Problem details |
Lift out, unaltered, the lines of the material below between the line holding "TO_BASE = Pos(0, -FOOT_Y, BASE_DROP)" and the line holding "obj.data.transform(world)", counting both.

Source data |
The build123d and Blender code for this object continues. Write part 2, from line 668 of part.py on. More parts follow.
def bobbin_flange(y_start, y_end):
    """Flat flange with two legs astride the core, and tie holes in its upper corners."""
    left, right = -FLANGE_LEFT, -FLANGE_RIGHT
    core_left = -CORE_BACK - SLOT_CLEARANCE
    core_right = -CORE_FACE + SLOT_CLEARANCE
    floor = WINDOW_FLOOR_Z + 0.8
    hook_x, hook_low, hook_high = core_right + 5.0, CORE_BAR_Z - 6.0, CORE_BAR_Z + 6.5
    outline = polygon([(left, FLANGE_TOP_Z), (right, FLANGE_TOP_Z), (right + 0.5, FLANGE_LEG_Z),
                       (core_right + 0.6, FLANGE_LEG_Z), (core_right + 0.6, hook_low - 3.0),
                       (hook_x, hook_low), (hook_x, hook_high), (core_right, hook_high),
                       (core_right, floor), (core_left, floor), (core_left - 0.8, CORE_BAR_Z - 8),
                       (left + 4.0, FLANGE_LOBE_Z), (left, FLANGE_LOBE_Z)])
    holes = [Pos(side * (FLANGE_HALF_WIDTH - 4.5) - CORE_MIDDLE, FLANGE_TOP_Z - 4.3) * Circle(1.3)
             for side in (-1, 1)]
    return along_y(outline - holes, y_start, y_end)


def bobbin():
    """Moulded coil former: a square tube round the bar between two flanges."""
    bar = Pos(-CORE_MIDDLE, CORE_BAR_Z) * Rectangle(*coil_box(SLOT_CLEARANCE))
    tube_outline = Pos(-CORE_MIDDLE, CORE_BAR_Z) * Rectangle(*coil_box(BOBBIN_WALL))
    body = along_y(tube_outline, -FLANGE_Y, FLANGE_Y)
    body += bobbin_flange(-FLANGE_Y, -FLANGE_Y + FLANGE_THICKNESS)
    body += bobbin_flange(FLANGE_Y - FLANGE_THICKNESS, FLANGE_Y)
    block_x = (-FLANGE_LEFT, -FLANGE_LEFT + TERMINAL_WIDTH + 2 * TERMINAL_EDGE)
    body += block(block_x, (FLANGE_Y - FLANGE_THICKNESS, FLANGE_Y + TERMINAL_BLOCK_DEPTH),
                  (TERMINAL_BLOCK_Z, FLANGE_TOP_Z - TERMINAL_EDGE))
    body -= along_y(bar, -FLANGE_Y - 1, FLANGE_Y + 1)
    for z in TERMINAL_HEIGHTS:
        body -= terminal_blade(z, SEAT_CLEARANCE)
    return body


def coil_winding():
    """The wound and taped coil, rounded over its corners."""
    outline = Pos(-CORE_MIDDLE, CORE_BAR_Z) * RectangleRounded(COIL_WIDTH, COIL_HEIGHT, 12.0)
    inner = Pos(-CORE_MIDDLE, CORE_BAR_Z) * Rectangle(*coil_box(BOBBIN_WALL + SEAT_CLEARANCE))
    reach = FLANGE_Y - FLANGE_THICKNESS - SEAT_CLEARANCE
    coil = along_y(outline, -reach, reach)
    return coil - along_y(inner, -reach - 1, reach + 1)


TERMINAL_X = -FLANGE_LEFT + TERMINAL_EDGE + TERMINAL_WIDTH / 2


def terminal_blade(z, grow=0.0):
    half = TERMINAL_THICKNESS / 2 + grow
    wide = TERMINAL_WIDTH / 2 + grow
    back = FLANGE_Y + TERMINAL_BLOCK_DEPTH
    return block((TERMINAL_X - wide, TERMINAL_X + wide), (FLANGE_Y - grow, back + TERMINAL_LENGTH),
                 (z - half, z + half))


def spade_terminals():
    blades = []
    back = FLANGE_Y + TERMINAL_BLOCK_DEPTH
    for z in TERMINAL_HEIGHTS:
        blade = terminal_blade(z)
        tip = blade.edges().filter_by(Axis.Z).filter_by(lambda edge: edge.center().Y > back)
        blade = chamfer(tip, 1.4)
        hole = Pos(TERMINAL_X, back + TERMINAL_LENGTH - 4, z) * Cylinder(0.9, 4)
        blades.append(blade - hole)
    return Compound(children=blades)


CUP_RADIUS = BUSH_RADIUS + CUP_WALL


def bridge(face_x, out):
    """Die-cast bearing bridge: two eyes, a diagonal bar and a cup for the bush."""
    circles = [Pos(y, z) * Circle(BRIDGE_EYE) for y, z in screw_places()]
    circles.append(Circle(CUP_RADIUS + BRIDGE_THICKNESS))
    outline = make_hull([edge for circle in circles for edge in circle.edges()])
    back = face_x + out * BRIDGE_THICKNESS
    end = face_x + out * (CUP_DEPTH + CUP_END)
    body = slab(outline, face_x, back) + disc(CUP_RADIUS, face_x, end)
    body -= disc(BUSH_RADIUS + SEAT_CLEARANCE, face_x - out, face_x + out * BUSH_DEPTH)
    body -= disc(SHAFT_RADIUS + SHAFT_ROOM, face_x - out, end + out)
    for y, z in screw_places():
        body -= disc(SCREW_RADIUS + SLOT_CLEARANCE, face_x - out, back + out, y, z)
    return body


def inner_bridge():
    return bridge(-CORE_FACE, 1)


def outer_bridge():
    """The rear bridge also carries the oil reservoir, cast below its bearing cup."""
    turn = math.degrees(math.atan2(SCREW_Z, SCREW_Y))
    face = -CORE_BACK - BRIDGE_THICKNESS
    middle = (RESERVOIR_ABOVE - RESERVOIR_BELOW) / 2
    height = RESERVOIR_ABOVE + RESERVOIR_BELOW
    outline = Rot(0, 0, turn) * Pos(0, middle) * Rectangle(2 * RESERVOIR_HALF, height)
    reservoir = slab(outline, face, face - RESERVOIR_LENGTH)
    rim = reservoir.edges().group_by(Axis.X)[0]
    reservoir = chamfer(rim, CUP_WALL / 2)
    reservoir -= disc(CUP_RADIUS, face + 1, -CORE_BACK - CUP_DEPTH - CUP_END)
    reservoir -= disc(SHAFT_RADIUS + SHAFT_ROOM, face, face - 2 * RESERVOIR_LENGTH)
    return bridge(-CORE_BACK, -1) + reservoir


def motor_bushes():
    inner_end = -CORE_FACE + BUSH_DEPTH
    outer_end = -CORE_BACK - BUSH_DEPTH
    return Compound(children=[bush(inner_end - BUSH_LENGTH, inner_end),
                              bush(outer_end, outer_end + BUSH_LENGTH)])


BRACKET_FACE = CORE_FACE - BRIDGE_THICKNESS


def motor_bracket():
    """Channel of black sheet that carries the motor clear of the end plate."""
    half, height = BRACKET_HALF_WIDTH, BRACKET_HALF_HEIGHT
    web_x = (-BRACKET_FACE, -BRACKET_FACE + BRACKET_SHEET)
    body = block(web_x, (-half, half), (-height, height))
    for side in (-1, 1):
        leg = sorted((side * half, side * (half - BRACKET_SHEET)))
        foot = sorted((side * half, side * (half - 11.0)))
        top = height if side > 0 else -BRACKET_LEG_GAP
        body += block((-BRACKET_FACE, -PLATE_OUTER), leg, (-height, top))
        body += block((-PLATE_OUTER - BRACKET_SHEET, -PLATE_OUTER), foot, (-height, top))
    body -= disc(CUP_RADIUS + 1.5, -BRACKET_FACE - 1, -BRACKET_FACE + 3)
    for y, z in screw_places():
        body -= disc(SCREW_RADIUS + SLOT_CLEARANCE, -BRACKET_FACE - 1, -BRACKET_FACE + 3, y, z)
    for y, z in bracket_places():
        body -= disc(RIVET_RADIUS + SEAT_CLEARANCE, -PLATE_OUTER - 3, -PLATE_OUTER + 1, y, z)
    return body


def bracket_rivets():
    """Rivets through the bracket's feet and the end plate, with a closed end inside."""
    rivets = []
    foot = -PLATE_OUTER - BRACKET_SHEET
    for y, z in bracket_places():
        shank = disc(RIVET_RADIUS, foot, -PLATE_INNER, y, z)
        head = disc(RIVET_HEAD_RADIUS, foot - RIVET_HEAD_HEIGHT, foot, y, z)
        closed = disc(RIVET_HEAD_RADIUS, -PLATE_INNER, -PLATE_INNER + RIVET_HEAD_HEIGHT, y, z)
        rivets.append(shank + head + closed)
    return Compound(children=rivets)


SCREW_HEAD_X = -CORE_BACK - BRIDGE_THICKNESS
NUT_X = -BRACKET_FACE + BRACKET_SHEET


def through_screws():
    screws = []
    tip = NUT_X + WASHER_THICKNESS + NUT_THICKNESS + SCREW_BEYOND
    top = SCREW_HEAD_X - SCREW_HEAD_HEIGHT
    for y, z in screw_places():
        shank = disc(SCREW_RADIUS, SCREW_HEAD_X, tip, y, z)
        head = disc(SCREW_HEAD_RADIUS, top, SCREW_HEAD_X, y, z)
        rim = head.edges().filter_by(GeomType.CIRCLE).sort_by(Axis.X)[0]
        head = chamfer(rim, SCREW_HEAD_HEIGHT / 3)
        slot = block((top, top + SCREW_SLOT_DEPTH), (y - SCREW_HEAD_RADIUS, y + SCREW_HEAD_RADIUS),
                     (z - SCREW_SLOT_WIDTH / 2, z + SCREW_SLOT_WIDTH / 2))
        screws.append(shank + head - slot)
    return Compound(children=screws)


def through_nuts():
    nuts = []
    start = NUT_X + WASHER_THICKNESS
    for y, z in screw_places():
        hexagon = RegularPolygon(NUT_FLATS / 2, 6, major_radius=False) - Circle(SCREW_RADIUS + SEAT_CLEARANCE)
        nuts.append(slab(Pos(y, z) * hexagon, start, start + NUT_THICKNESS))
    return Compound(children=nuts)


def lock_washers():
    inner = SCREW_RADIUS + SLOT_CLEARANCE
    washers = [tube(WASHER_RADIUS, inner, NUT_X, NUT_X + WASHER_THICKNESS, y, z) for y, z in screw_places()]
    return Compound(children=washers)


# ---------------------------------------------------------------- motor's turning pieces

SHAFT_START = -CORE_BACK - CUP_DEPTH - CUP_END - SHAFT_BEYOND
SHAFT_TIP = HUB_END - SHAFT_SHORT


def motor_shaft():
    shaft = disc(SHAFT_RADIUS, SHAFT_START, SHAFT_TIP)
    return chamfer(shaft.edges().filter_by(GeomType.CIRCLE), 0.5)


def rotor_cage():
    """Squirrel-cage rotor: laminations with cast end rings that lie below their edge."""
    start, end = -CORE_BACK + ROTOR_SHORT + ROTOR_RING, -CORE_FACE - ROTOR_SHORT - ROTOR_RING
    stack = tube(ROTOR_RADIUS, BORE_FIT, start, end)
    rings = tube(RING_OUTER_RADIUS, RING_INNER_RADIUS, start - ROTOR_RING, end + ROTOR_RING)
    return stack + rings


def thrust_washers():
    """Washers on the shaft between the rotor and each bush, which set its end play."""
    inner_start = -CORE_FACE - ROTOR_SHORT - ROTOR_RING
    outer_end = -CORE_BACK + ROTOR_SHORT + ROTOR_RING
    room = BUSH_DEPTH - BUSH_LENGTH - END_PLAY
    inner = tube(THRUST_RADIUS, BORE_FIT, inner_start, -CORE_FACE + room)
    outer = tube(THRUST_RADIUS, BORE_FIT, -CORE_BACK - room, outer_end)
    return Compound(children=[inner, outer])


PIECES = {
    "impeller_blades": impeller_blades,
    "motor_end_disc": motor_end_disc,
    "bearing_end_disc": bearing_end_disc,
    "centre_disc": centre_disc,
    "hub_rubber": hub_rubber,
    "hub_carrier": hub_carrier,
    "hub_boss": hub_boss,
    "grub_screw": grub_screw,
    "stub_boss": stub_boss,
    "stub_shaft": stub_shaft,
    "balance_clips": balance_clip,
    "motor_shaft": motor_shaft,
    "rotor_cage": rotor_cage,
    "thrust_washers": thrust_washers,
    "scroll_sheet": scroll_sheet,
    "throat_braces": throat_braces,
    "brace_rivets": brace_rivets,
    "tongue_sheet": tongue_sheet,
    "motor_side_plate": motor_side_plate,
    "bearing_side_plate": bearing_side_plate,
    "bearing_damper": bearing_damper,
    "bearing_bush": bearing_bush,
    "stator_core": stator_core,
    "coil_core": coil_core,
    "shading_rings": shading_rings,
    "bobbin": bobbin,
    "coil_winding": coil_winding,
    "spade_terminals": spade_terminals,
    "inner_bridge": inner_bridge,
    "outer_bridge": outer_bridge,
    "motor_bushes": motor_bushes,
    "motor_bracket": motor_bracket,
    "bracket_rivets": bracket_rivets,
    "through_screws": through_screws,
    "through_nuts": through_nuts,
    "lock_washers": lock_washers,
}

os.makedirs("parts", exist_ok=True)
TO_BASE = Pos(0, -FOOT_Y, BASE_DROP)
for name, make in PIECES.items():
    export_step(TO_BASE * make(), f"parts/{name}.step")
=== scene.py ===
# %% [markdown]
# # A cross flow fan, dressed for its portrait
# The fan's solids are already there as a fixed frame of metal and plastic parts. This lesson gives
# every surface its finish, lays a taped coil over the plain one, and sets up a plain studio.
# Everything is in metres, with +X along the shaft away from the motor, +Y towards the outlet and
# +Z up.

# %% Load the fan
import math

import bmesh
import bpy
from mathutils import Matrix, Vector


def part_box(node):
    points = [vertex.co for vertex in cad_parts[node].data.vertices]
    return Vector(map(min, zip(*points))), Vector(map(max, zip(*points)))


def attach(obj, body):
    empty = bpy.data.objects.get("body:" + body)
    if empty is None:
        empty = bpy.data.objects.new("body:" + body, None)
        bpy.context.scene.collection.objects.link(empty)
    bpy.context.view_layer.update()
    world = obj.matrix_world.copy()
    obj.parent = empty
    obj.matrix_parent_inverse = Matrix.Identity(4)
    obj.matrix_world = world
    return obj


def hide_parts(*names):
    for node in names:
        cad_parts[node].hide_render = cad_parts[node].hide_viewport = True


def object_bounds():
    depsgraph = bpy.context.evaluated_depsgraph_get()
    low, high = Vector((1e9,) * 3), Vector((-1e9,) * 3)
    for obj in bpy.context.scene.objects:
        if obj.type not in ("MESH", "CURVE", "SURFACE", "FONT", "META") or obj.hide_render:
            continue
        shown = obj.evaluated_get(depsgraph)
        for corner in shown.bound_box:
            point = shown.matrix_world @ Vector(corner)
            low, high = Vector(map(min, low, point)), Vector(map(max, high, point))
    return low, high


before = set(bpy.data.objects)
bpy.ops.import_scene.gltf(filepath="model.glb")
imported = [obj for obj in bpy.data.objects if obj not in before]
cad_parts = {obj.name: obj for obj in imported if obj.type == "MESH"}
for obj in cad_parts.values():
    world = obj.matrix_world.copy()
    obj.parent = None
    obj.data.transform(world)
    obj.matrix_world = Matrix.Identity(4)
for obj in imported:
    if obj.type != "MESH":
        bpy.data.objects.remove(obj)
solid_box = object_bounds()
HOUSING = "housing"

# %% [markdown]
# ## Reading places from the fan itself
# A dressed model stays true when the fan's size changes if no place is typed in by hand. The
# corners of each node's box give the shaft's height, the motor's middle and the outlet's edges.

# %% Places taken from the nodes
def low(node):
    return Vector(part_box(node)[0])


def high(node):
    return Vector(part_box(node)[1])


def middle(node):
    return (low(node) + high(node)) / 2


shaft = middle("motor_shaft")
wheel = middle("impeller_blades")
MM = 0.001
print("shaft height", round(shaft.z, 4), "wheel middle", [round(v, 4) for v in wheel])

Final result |
TO_BASE = Pos(0, -FOOT_Y, BASE_DROP)
for name, make in PIECES.items():
    export_step(TO_BASE * make(), f"parts/{name}.step")
=== scene.py ===
# %% [markdown]
# # A cross flow fan, dressed for its portrait
# The fan's solids are already there as a fixed frame of metal and plastic parts. This lesson gives
# every surface its finish, lays a taped coil over the plain one, and sets up a plain studio.
# Everything is in metres, with +X along the shaft away from the motor, +Y towards the outlet and
# +Z up.

# %% Load the fan
import math

import bmesh
import bpy
from mathutils import Matrix, Vector


def part_box(node):
    points = [vertex.co for vertex in cad_parts[node].data.vertices]
    return Vector(map(min, zip(*points))), Vector(map(max, zip(*points)))


def attach(obj, body):
    empty = bpy.data.objects.get("body:" + body)
    if empty is None:
        empty = bpy.data.objects.new("body:" + body, None)
        bpy.context.scene.collection.objects.link(empty)
    bpy.context.view_layer.update()
    world = obj.matrix_world.copy()
    obj.parent = empty
    obj.matrix_parent_inverse = Matrix.Identity(4)
    obj.matrix_world = world
    return obj


def hide_parts(*names):
    for node in names:
        cad_parts[node].hide_render = cad_parts[node].hide_viewport = True


def object_bounds():
    depsgraph = bpy.context.evaluated_depsgraph_get()
    low, high = Vector((1e9,) * 3), Vector((-1e9,) * 3)
    for obj in bpy.context.scene.objects:
        if obj.type not in ("MESH", "CURVE", "SURFACE", "FONT", "META") or obj.hide_render:
            continue
        shown = obj.evaluated_get(depsgraph)
        for corner in shown.bound_box:
            point = shown.matrix_world @ Vector(corner)
            low, high = Vector(map(min, low, point)), Vector(map(max, high, point))
    return low, high


before = set(bpy.data.objects)
bpy.ops.import_scene.gltf(filepath="model.glb")
imported = [obj for obj in bpy.data.objects if obj not in before]
cad_parts = {obj.name: obj for obj in imported if obj.type == "MESH"}
for obj in cad_parts.values():
    world = obj.matrix_world.copy()
    obj.parent = None
    obj.data.transform(world)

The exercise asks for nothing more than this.